Surrounded on all sides by the Algonkins were the Iroquois, once called the Five or Six Nations. When first discovered they were on the St. Lawrence, near Montreal, and in the Lake Region of Central New York. Various other, tribes, not in their confederacy, and generally at war with them, spoke dialects of the same language. Such were the Hurons or Wyandots, between the Georgian Bay and Lake Erie, the Neutral Nation on the Niagara river, the Eries on the southern shore of the lake of that name, the Nottoways in Virginia, and the Tuscaroras in North Carolina. The Cherokees, found by the whites in East Tennessee, but whose national legend, carefully preserved for generations, located them originally on the head waters of the Ohio, were a remote offshoot of this same stem.
The Susquehannocks.
The valley of the Susquehanna river was occupied by a tribe of Iroquois lineage and language, known as the Susquehannocks, Conestogas and Andastes. The last name is Iroquois, from andasta, a cabin pole. By some, "Susquehannock" has also been explained as an Iroquois word, but its form is certainly Algonkin. The terminal k is the place-sign, hanna denotes a flowing stream, while the adjectival prefix has been identified by Heckewelder with schachage, straight, from the direct course of the river near its mouth, and by Mr. Guss with woski, new, which, he thinks, referred to fresh or spring water.

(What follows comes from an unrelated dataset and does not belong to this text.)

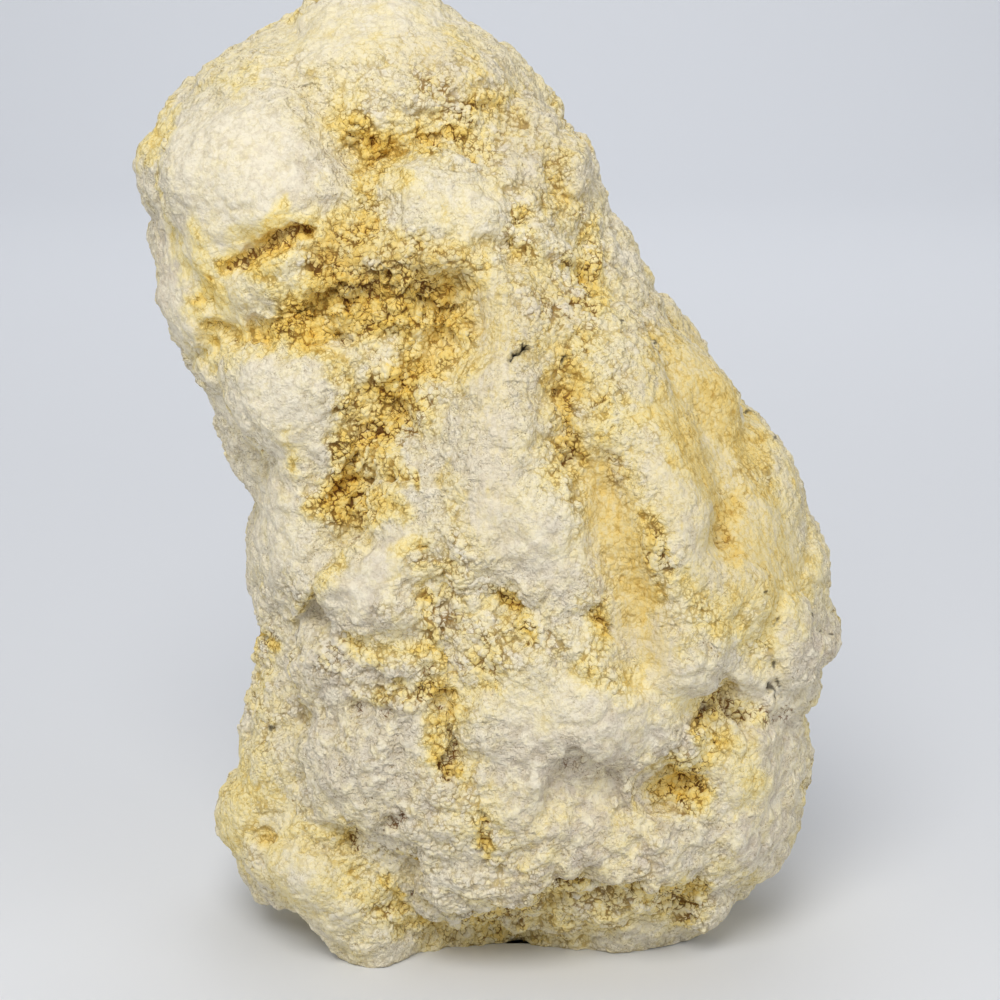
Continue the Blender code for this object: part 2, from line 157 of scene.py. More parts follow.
# Where ochre powder lies, and painted shade in ochre under the foot
POWDER = dict(
    cap_rim=(14, 16, (212, 72), (255, 25), (300, 0)),
    left_rim=(10, 42, (181, 104), (163, 135), (149, 165)),
    cap_streak=(14, 22, (456, 30), (470, 70), (480, 100)),
    shoulder_spot=(16, 34, (250, 74), (258, 70)),
    upper_band=(26, 34, (350, 125), (375, 135), (420, 138), (460, 120), (500, 108)),
    upper_heart=(15, 56, (350, 128), (372, 142), (425, 142)),
    recess_side=(15, 40, (385, 165), (400, 185)),
    recess_right=(13, 40, (455, 142), (475, 148)),
    upper_arm=(13, 44, (450, 128), (470, 105), (500, 103)),
    upper_stem=(21, 52, (372, 150), (366, 195), (340, 240)),
    above_crevice=(12, 60, (268, 228), (285, 215)),
    crevice=(13, 90, (232, 266), (258, 252), (285, 240), (306, 233)),
    under_crevice=(16, 66, (250, 268), (285, 254)),
    crevice_lip=(14, 36, (262, 278), (285, 298)),
    left_recess=(8, 66, (196, 303), (205, 285)),
    ledge=(30, 46, (335, 262), (390, 258), (455, 264)),
    ledge_foot=(13, 60, (330, 280), (385, 282), (440, 288)),
    ledge_left=(20, 24, (310, 225), (345, 240), (328, 272)),
    hollow_left=(17, 66, (272, 335), (300, 318), (335, 303)),
    hollow=(28, 84, (300, 315), (350, 304), (400, 308), (455, 318)),
    under_hollow=(16, 52, (318, 340), (335, 362), (345, 392)),
    left_fold=(10, 56, (205, 342), (262, 336)),
    fold_foot=(13, 36, (232, 356), (262, 346)),
    left_side=(20, 36, (190, 245), (205, 290), (205, 345)),
    left_brow=(15, 36, (236, 238), (272, 272)),
    hollow_bright=(11, 62, (306, 347), (330, 339)),
    hollow_gold=(16, 80, (322, 298), (352, 300)),
    hollow_end=(15, 50, (398, 340), (405, 333)),
    hollow_tip=(15, 50, (478, 284), (484, 272)),
    valley_top=(28, 50, (445, 345), (415, 370), (400, 385)),
    valley_head=(14, 60, (332, 332), (346, 330)),
    valley=(26, 72, (405, 380), (372, 430), (350, 470), (338, 500)),
    valley_apron=(34, 24, (455, 340), (450, 380), (425, 410)),
    apron_right=(15, 34, (468, 372), (470, 392)),
    neck_left=(20, 28, (350, 395), (348, 432)),
    valley_side=(14, 40, (392, 448), (398, 472)),
    valley_foot=(17, 52, (352, 510), (390, 500)),
    ridge_left=(14, 32, (452, 482), (458, 510), (466, 548)),
    small_pit=(7, 80, (412, 478)),
    facet_pit=(14, 44, (418, 545), (400, 548)),
    temple_a=(14, 40, (558, 150), (556, 205)),
    temple_b=(16, 32, (520, 220), (518, 258)),
    temple_c=(23, 60, (575, 262), (605, 285), (580, 300)),
    temple_d=(16, 42, (586, 232), (600, 262)),
    brow_top=(19, 56, (576, 345), (556, 380)),
    brow_groove=(13, 66, (556, 392), (558, 412), (566, 440), (573, 458)),
    brow_right=(13, 36, (598, 405), (604, 425)),
    chest=(24, 22, (562, 450), (575, 490)),
    flow=(24, 44, (606, 482), (618, 530), (628, 580), (632, 598)),
    flow_top=(28, 20, (625, 490), (650, 535)),
    flow_right=(15, 50, (652, 530), (658, 600)),
    flank_top=(18, 36, (640, 412), (665, 430), (695, 470)),
    flow_edge=(9, 30, (622, 530), (640, 590), (648, 640)),
    side_top=(20, 22, (668, 340), (700, 385), (728, 420)),
    side_middle=(24, 34, (670, 405), (692, 450), (724, 505)),
    side_band=(14, 50, (712, 385), (738, 412), (760, 455), (772, 490)),
    side_groove=(14, 56, (745, 500), (720, 530), (736, 558)),
    side_low=(26, 34, (785, 560), (790, 590), (720, 625)),
    flank_low=(36, 18, (690, 640), (780, 640)),
    pit_row=(13, 70, (592, 608), (602, 632)),
    pit_row_foot=(17, 34, (588, 600), (598, 640), (594, 668)),
    arc=(15, 26, (592, 668), (612, 680), (632, 674)),
    belly_top=(22, 20, (622, 700), (680, 700)),
    arch=(12, 44, (690, 585), (705, 605)),
    middle_groove=(10, 66, (498, 592), (515, 608), (520, 628)),
    middle_spot=(9, 50, (491, 689)),
    middle_right=(13, 36, (486, 640), (500, 672)),
    slot_top=(12, 40, (425, 600), (430, 650)),
    slot=(14, 70, (434, 690), (444, 715), (449, 745), (452, 770)),
    recess_a=(13, 36, (345, 640), (385, 652), (430, 658)),
    recess_b=(10, 42, (365, 696), (422, 692)),
    left_crack=(8, 36, (340, 562), (300, 605)),
    notch=(12, 66, (262, 632), (278, 645)),
    left_slope=(14, 20, (262, 655), (262, 725)),
    right_crease=(12, 40, (702, 722), (715, 707), (740, 702), (765, 716)),
    right_patch=(30, 36, (722, 735), (740, 770)),
    orange_pit=(8, 76, (720, 745)),
    crease_apron=(16, 46, (700, 742), (712, 765)),
    ochre_pit=(23, 84, (680, 782), (695, 790)),
    pit_apron=(24, 14, (676, 806)),
    low_groove=(7, 56, (482, 818), (484, 845)),
    low_right=(18, 26, (725, 860), (745, 862)),
    lobe_outer=(34, 26, (240, 795), (232, 830)),
    lobe_recess=(12, 30, (262, 838), (300, 828), (355, 840)),
    lobe_streaks=(20, 36, (352, 872), (385, 895), (400, 915)),
    bright_spot=(8, 66, (394, 884)),
    # painted shade in ochre under the foot's undercut, in the two runs below
    foot_shadow=(13, 44, (412, 932), (470, 925), (545, 900), (620, 892), (700, 890)),
    foot_low_shade=(20, 28, (440, 940), (600, 925), (700, 905)),
    orange_spot=(7, 50, (289, 462)),
    left_spot=(14, 36, (284, 448), (292, 462)),
    orange_oval=(9, 60, (655, 384)),
)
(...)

Of these the former will appear the preferable, if we allow for the softening of the gutturals, which was a phonetic trait of the Unami dialect of the Lenape.

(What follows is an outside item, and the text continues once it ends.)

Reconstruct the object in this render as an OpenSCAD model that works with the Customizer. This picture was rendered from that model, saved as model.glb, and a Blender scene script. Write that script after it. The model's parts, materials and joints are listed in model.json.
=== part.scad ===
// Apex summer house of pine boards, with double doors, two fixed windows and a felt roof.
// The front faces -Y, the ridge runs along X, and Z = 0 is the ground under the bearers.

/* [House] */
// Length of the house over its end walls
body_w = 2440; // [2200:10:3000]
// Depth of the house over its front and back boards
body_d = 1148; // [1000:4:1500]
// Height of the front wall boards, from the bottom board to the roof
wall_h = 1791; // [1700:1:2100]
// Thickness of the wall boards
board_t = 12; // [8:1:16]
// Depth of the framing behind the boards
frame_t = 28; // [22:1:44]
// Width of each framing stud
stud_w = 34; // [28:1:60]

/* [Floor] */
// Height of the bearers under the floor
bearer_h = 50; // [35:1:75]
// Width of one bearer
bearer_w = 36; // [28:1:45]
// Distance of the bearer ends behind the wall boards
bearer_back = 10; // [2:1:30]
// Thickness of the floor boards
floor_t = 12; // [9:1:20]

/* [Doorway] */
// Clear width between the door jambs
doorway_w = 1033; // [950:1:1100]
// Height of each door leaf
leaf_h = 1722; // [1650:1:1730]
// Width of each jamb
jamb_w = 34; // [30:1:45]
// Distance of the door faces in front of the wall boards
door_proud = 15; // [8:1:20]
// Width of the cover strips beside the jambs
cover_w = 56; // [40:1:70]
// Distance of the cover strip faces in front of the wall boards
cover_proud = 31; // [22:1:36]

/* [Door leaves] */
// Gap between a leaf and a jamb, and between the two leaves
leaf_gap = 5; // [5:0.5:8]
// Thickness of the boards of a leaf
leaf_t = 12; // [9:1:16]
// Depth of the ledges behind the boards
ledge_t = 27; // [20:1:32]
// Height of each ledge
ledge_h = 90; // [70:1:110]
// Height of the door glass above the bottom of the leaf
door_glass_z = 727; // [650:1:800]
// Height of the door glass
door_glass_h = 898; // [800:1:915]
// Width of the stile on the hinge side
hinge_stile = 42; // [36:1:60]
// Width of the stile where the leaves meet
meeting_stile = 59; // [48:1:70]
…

The Susquehannocks were always at deadly feud with the Iroquois, and between wars, the smallpox and the whites, they were finally exterminated. The particulars of their short and sad history have been presented with his characteristic thoroughness by Dr. John G. Shea,[5] and later by Prof. N. L. Guss.[6] They were usually called by the Delawares Mengwe, which was the term they applied to all the Iroquois-speaking tribes.[7] The English corrupted it to Minqua and Mingo, and as the eastern trail of the Susquehannocks lay up the Conestoga Creek, and down the Christina, both those streams were called "Mingo Creek" by the early settlers.

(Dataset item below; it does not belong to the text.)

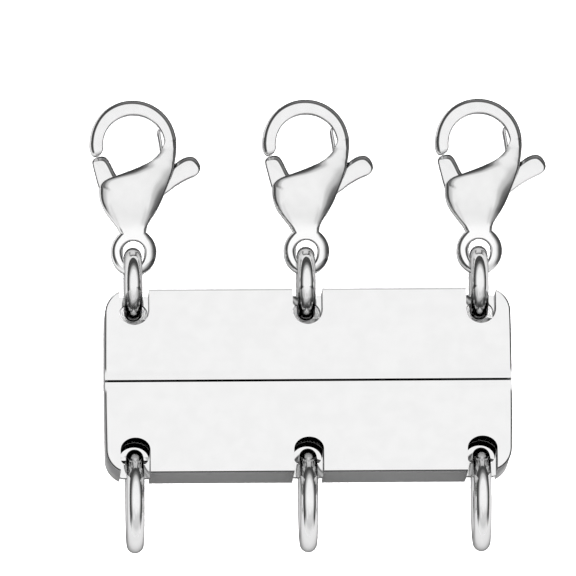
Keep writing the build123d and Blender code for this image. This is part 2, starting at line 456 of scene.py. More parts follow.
# the hole beside each web is blind: its floor is this thick and reaches this far outwards
HOLE_FLOOR = 0.42
FLOOR_END = 3.80
# how far a tool that cuts sticks out of the plate
PAST = 1
WEB_HEIGHT = {"upper": 0.29, "lower": 0.53}
RING_PLAY = 0.03
STRAND_PITCH = (node_middle("lower_ring_right").x - node_middle("lower_ring_left").x) / 2 / MM
WEB_FRONT = BAR_THICKNESS - WEB_DEPTH
WEB_BACK = WEB_FRONT - WEB_THICKNESS
NOTCH_END = HALF_HEIGHT - NOTCH_REACH
print("strands", round(STRAND_PITCH, 2), "mm apart; web", round(WEB_BACK, 2), "to", WEB_FRONT)

# %% [markdown]
# The plate starts as a cube at its size. Its two outer corners are rounded with the bevel
# operator, and rows of cuts across it let its ends be bowed outwards. A ground edge is not
# quite flat: the face is inset by a narrow rim, and the rim's outer points are lowered. That
# slope mirrors another part of the room than the face does, which draws the fine line round
# the bar. The edge along the seam stays up, because the two halves meet there.

# %% The blank: a cube with two round corners, bowed ends and a sloped rim
CORNER_SEGMENTS = 16
BOW_ROWS = 12
FACES_UP = 0.5


def plate_blank(name):
    size = Vector((BAR_WIDTH - 2 * SIDE_BOW, HALF_HEIGHT - SEAM_GAP / 2, BAR_THICKNESS))
    deselect()
    bpy.ops.mesh.primitive_cube_add(size=1)
    blank = named(name)
    blank.scale = size * MM
    blank.location = Vector((0, (HALF_HEIGHT + SEAM_GAP / 2) / 2, BAR_THICKNESS / 2)) * MM
    bpy.ops.object.transform_apply(location=True, rotation=True, scale=True)
    bpy.ops.object.mode_set(mode="EDIT")
    bpy.ops.mesh.select_all(action="DESELECT")
    mesh = bmesh.from_edit_mesh(blank.data)
    for edge in mesh.edges:
        a, b = (vertex.co for vertex in edge.verts)
        upright = abs(a.z - b.z) > BAR_THICKNESS * MM / 2
        if upright and min(a.y, b.y) > HALF_HEIGHT * MM / 2:
            edge.select_set(True)
    bmesh.update_edit_mesh(blank.data)
    bpy.ops.mesh.bevel(offset=CORNER_RADIUS * MM, segments=CORNER_SEGMENTS, affect="EDGES")
    for row in range(1, BOW_ROWS):
        bpy.ops.mesh.select_all(action="SELECT")
        y = (SEAM_GAP / 2 + (HALF_HEIGHT - CORNER_RADIUS) * row / BOW_ROWS) * MM
        bpy.ops.mesh.bisect(plane_co=(0, y, 0), plane_no=(0, 1, 0))
    bpy.ops.mesh.select_mode(type="FACE")
    bpy.ops.mesh.select_all(action="DESELECT")
    mesh = bmesh.from_edit_mesh(blank.data)
    rim = [
        vertex.index for vertex in mesh.verts
        if vertex.co.z > BAR_THICKNESS * MM / 2 and vertex.co.y > SEAM_GAP * MM
        and any(face.normal.z < FACES_UP for face in vertex.link_faces)
    ]
    for face in mesh.faces:
        if face.normal.z > FACES_UP:
            face.select_set(True)
    bmesh.update_edit_mesh(blank.data)
    bpy.ops.mesh.inset(thickness=RIM_WIDTH * MM, use_boundary=True)
    mesh = bmesh.from_edit_mesh(blank.data)
    mesh.verts.ensure_lookup_table()
    for index in rim:
        mesh.verts[index].co.z -= RIM_DEPTH * MM
    bmesh.update_edit_mesh(blank.data)
    bpy.ops.mesh.select_mode(type="VERT")
    bpy.ops.object.mode_set(mode="OBJECT")
    for vertex in blank.data.vertices:
        if abs(vertex.co.x) > (BAR_WIDTH / 2 - CORNER_RADIUS) * MM:
            bow = SIDE_BOW * MM * (1 - (vertex.co.y / (HALF_HEIGHT * MM)) ** 2)
            vertex.co.x += math.copysign(bow, vertex.co.x)
    return blank


# %% [markdown]
# A notch is where a jump ring hangs. Each is cut from the front and from the back, so that a
# thin wall, the web, stays between the two cuts and the ring can go round it. An oval hole is
# sunk beside the web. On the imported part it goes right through. Here it keeps a thin floor at
# the back, because a notch is dark inside, and the white sheet would show through the hole.
# The bevel modifier then breaks the sharp edges, because no real edge is without a radius.

# %% The notches, the webs and the broken edges
HOLE_SIDES = 48
RIM_SEGMENTS = 4
BREAK_FROM = 60


def hole_tool(x, web_inner, low, high):
    """An oval prism between two heights, as long as from the notch's end to the web."""
    deselect()
    bpy.ops.mesh.primitive_cylinder_add(vertices=HOLE_SIDES, radius=0.5, depth=1)
    tool = named("tool")
    tool.scale = Vector((NOTCH_WIDTH, web_inner - NOTCH_END, high - low)) * MM
    tool.location = Vector((x, (web_inner + NOTCH_END) / 2, (low + high) / 2)) * MM
    bpy.ops.object.transform_apply(location=True, rotation=True, scale=True)
    return tool


def plate(name, web_height):
    blank = plate_blank(name)
    web_outer = HALF_HEIGHT - WEB_INSET
    web_inner = web_outer - web_height
    over = HALF_HEIGHT + PAST
    middle = (web_inner + NOTCH_END) / 2
    for x in (-STRAND_PITCH, 0, STRAND_PITCH):
        low, high = x - NOTCH_WIDTH / 2, x + NOTCH_WIDTH / 2
        cut(blank, hole_tool(x, web_inner, HOLE_FLOOR, BAR_THICKNESS + PAST))
        for start, bottom, top in (
            (middle, WEB_FRONT, BAR_THICKNESS + PAST),
            (middle, HOLE_FLOOR, WEB_BACK),
            (FLOOR_END, -PAST, WEB_BACK),
            (web_outer, -PAST, BAR_THICKNESS + PAST),
        ):
            cut(blank, box_tool((low, start, bottom), (high, over, top)))
    outwards(blank)
    apply_modifier(
        blank, "BEVEL", width=RIM_ROUND * MM, segments=RIM_SEGMENTS, limit_method="ANGLE",
        angle_limit=math.radians(BREAK_FROM), use_clamp_overlap=True,
    )
    return blank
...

It is important for the ethnology of Pennsylvania, to understand that at the time of the first settlement the whole of the Susquehanna Valley, from the Chesapeake to the New York lakes, was owned and controlled by Iroquois-speaking tribes. A different and erroneous opinion was expressed by Heckewelder, and has been generally received. He speaks of the Lenape Minsi as occupying the head waters of the Susquehanna. This was not so in the historic period.
The claims of the Susquehannocks extended down the Chesapeake Bay on the east shore, as far as the Choptank River, and on the west shore as far as the Patuxent. In 1654 they ceded to the government of Maryland their southern territory to these boundaries.[8] The first English explorers met them on the Potomac, about the Falls, and the Pascatoways were deserting their villages and fleeing before them, when, in 1634, Calvert founded his colony at St. Mary's.
Their subjection to the Five Nations took place about 1680, and it was through the rights obtained by this conquest that, at the treaty of Lancaster, 1744, Canassatego, the Onondaga speaker for the Nation, claimed pay from the government of Maryland for the lands on the Potomac, or, as that river was called in his tongue, the Cohongorontas.
The Hurons.
The Hurons, Wyandots, or Wendats, were another Iroquois people, who seem, at some remote epoch, to have come into contact with the Lenape. The latter called them Delamattenos[9] and claimed to have driven them out of a portion of their possessions. A Chipeway tradition also states that the Hurons were driven north from the lake shores by Algonkin tribes.[10] We know, from the early accounts of the Jesuits, that there was commercial intercourse between them and the tribes south of the lakes, the materials of trade being principally fish and corn.[11] The Jesuit Relations of 1648 contain quite a full account of a Huron convert who, in that year, visited the Lenape on the Delaware River, and had an interview with the Swedish Governor, whom he took to task for neglecting the morals of his men.
The Cherokees.
The Cherokees were called by the Delawares Kittuwa (Kuttoowauw, in the spelling of the native Aupaumut). This word I suppose to be derived from the prefix, kit, great, and the root tawa (Cree, yette, tawa), to open, whence tawatawik, an open, i.e., uninhabited place, a wilderness (Zeisberger).